WHAT THE TASK ASKS: From the entries below, reproduce exactly the line containing "Turn this picture", the line containing "hook_spacing = 24.0", and every line in between, with nothing added.

** start of RECORDS TO USE **

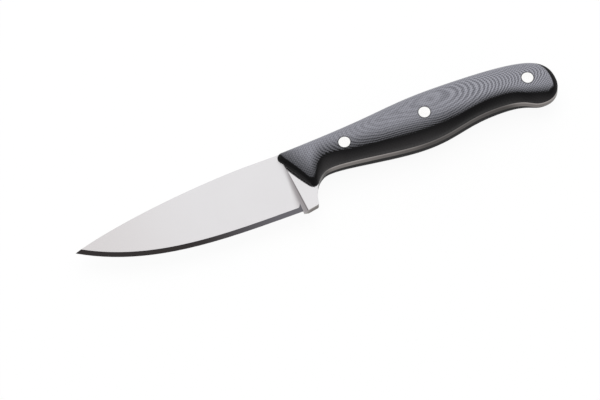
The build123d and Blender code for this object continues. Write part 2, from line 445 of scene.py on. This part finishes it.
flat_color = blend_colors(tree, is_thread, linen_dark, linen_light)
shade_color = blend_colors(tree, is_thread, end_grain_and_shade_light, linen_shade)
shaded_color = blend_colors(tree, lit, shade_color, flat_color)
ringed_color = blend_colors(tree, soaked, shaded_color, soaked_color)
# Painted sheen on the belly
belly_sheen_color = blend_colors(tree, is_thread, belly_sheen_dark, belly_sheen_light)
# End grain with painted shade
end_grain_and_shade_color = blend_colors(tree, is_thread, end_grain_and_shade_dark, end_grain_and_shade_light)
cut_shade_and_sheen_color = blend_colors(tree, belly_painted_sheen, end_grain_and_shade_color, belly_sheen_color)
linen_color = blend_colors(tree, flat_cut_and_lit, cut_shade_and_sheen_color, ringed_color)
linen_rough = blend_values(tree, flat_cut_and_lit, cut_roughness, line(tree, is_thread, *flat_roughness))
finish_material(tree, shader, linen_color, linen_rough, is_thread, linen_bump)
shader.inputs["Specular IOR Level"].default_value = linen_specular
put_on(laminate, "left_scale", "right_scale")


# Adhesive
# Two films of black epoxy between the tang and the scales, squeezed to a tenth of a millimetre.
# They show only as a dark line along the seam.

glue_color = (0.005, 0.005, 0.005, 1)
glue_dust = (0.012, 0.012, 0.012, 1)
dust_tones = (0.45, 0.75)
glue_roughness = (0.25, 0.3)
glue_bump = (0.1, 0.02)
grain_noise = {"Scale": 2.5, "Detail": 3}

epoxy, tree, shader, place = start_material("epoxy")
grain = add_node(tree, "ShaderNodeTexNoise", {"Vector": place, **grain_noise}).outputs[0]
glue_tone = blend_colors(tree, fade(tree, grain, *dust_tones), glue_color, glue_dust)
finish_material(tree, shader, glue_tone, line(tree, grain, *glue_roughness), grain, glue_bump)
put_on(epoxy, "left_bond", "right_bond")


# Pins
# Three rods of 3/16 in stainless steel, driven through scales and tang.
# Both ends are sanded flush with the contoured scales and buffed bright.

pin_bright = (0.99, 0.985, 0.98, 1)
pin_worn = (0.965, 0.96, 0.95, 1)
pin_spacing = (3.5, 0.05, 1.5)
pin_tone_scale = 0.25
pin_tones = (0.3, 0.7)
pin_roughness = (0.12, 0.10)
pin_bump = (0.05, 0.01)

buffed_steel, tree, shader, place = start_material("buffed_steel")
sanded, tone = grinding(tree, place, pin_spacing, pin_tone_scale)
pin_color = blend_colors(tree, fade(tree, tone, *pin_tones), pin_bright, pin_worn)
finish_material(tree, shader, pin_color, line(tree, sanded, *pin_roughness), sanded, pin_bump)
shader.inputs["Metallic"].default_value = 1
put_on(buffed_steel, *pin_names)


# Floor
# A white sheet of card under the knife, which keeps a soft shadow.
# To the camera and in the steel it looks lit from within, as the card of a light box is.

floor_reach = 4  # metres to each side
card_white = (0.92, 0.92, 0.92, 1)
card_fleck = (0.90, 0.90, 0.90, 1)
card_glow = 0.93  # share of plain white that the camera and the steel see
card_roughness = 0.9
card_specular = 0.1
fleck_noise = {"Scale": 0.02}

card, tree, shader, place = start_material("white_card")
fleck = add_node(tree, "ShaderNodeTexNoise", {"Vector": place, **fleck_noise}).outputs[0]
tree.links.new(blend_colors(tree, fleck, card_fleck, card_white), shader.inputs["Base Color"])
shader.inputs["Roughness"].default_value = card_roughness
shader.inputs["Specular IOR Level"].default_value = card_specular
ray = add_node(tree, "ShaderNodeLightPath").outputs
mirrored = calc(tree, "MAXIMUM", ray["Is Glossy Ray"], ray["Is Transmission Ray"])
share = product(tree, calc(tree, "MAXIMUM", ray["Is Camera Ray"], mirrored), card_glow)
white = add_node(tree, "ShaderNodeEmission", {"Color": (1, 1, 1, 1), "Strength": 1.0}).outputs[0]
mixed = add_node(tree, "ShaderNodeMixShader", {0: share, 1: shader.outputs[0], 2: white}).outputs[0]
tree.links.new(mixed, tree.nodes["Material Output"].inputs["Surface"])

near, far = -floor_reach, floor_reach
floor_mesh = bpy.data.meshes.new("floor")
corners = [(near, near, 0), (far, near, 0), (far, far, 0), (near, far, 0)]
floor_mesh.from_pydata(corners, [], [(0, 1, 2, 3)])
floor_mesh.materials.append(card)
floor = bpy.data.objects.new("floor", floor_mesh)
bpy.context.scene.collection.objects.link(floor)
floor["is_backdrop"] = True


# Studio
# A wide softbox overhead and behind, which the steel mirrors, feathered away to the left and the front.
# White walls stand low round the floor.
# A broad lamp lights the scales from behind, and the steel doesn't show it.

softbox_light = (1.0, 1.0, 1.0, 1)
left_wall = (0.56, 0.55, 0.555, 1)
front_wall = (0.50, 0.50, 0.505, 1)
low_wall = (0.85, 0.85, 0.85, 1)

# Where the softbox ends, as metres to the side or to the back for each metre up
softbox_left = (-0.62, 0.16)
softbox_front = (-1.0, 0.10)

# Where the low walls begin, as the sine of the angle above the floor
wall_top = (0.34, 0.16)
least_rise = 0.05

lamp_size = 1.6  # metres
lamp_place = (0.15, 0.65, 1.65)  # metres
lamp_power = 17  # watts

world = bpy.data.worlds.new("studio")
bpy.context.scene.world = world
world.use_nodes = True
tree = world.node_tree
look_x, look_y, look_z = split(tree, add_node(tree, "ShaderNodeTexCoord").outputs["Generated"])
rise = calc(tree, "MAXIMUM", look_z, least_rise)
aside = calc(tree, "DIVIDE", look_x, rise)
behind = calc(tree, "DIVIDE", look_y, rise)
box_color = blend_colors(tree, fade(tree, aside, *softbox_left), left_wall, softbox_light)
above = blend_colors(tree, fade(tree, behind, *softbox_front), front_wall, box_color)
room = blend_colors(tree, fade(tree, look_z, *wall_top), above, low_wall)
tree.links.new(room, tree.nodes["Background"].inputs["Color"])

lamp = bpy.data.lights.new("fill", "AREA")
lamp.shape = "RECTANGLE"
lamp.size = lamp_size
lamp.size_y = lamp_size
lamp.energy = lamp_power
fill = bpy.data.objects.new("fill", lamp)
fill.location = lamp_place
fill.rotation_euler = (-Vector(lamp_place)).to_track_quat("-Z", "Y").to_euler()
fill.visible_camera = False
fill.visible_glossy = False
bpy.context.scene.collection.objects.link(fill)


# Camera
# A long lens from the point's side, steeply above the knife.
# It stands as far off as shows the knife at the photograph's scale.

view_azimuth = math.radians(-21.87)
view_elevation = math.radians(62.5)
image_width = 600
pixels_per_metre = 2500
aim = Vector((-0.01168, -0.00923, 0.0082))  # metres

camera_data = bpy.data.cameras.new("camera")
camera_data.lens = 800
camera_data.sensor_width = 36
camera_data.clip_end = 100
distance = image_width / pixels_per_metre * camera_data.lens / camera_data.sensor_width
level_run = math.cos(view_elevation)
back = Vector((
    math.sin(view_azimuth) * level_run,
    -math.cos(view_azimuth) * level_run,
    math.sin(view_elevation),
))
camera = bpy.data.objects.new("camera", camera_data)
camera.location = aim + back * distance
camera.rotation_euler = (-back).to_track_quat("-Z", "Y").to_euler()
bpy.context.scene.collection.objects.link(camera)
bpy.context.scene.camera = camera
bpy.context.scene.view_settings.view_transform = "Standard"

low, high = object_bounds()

** end of RECORDS TO USE **
** start of RECORDS TO USE **

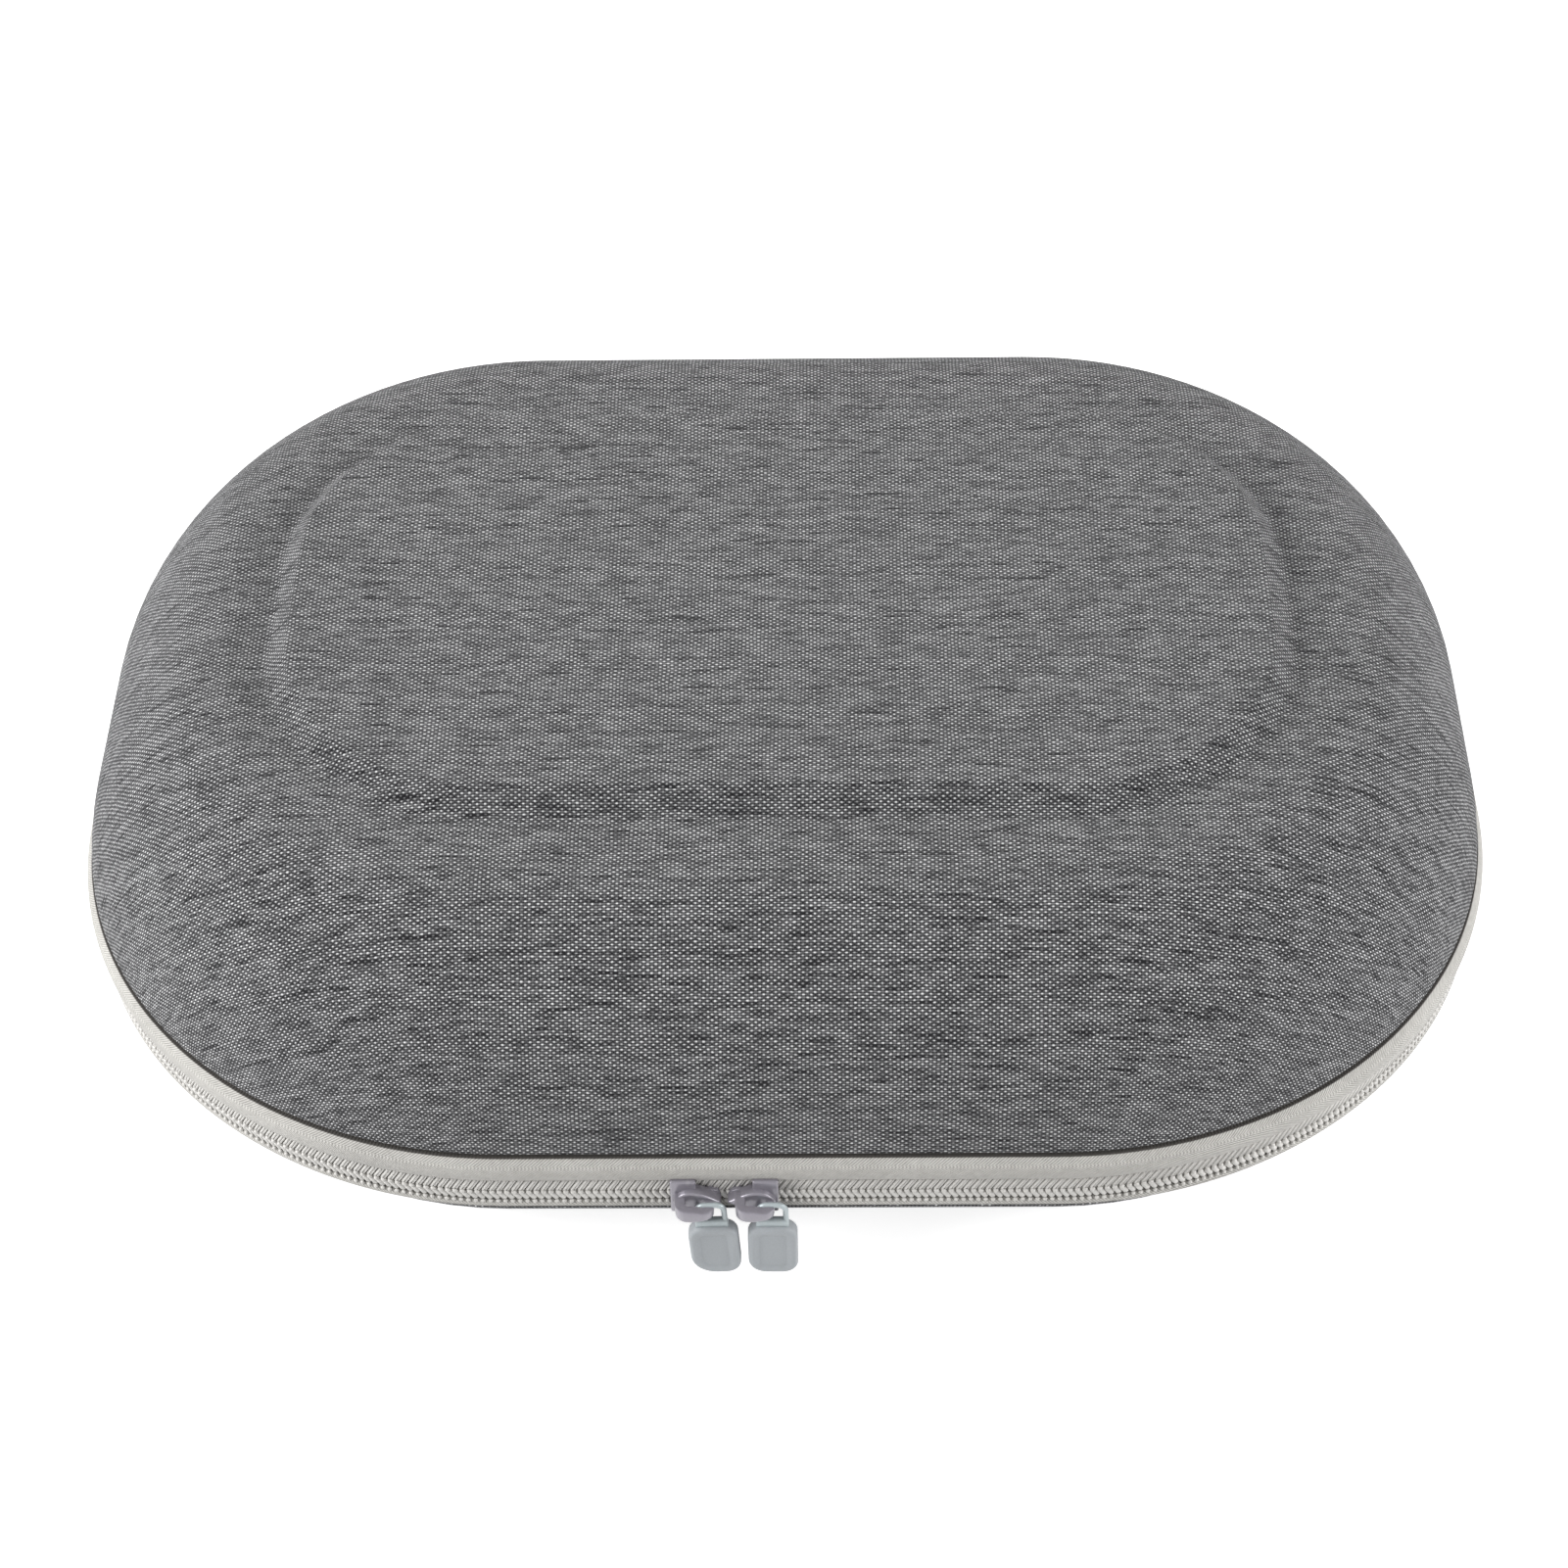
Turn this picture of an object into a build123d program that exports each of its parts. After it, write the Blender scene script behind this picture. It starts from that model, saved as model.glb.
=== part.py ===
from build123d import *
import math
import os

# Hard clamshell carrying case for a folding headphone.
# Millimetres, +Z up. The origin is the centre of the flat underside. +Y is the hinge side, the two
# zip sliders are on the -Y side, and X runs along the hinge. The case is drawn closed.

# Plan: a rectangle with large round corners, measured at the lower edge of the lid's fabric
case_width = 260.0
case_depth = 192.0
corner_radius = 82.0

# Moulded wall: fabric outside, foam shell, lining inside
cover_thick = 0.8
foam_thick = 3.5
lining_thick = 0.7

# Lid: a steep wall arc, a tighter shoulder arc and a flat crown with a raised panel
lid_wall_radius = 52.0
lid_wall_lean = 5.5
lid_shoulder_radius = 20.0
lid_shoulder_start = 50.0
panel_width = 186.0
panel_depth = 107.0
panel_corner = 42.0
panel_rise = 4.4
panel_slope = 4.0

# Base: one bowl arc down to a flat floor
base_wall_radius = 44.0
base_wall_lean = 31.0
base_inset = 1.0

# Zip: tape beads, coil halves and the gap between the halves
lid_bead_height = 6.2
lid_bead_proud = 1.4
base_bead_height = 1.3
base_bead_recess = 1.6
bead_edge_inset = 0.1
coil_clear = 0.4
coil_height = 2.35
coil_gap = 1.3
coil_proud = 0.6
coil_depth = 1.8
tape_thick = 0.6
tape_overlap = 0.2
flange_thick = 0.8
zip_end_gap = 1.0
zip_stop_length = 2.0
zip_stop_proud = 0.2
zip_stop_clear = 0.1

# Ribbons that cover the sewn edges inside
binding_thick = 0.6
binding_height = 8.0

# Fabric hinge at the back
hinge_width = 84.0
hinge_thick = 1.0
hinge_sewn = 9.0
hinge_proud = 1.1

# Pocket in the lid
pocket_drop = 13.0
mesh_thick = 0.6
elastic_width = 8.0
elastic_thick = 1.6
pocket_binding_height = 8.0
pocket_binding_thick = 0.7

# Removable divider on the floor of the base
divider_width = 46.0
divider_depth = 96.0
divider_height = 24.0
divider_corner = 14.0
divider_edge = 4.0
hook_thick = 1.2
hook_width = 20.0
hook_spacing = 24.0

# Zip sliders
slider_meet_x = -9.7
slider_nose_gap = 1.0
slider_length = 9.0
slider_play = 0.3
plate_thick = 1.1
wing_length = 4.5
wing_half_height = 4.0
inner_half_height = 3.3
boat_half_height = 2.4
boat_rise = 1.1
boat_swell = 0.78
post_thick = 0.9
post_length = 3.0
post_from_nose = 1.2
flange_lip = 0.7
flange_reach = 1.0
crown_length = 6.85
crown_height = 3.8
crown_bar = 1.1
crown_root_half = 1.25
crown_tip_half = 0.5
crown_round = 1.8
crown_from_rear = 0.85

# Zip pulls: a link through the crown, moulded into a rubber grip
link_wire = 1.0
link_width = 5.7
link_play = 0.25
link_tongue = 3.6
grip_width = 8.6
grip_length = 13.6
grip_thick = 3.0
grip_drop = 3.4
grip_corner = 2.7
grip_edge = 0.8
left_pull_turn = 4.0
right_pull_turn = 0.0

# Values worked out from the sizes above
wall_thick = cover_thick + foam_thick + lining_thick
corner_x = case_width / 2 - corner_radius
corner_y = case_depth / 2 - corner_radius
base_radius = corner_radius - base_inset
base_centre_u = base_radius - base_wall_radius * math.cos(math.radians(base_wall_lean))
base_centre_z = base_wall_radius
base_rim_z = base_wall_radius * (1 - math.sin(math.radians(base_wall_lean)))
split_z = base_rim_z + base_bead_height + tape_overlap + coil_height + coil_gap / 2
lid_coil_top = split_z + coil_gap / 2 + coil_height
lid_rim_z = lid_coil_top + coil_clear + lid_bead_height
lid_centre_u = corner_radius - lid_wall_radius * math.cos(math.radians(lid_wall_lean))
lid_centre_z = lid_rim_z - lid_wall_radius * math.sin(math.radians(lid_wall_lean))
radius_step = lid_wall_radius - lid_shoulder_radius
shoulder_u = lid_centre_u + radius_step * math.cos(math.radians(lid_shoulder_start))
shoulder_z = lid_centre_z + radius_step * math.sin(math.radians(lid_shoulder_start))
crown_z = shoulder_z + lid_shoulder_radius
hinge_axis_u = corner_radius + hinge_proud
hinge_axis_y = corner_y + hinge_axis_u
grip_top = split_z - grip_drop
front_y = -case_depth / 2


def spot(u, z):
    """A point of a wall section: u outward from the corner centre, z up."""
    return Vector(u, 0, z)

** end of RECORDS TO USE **

RESULT BELOW:
Turn this picture of an object into a build123d program that exports each of its parts. After it, write the Blender scene script behind this picture. It starts from that model, saved as model.glb.
=== part.py ===
from build123d import *
import math
import os

# Hard clamshell carrying case for a folding headphone.
# Millimetres, +Z up. The origin is the centre of the flat underside. +Y is the hinge side, the two
# zip sliders are on the -Y side, and X runs along the hinge. The case is drawn closed.

# Plan: a rectangle with large round corners, measured at the lower edge of the lid's fabric
case_width = 260.0
case_depth = 192.0
corner_radius = 82.0

# Moulded wall: fabric outside, foam shell, lining inside
cover_thick = 0.8
foam_thick = 3.5
lining_thick = 0.7

# Lid: a steep wall arc, a tighter shoulder arc and a flat crown with a raised panel
lid_wall_radius = 52.0
lid_wall_lean = 5.5
lid_shoulder_radius = 20.0
lid_shoulder_start = 50.0
panel_width = 186.0
panel_depth = 107.0
panel_corner = 42.0
panel_rise = 4.4
panel_slope = 4.0

# Base: one bowl arc down to a flat floor
base_wall_radius = 44.0
base_wall_lean = 31.0
base_inset = 1.0

# Zip: tape beads, coil halves and the gap between the halves
lid_bead_height = 6.2
lid_bead_proud = 1.4
base_bead_height = 1.3
base_bead_recess = 1.6
bead_edge_inset = 0.1
coil_clear = 0.4
coil_height = 2.35
coil_gap = 1.3
coil_proud = 0.6
coil_depth = 1.8
tape_thick = 0.6
tape_overlap = 0.2
flange_thick = 0.8
zip_end_gap = 1.0
zip_stop_length = 2.0
zip_stop_proud = 0.2
zip_stop_clear = 0.1

# Ribbons that cover the sewn edges inside
binding_thick = 0.6
binding_height = 8.0

# Fabric hinge at the back
hinge_width = 84.0
hinge_thick = 1.0
hinge_sewn = 9.0
hinge_proud = 1.1

# Pocket in the lid
pocket_drop = 13.0
mesh_thick = 0.6
elastic_width = 8.0
elastic_thick = 1.6
pocket_binding_height = 8.0
pocket_binding_thick = 0.7

# Removable divider on the floor of the base
divider_width = 46.0
divider_depth = 96.0
divider_height = 24.0
divider_corner = 14.0
divider_edge = 4.0
hook_thick = 1.2
hook_width = 20.0
hook_spacing = 24.0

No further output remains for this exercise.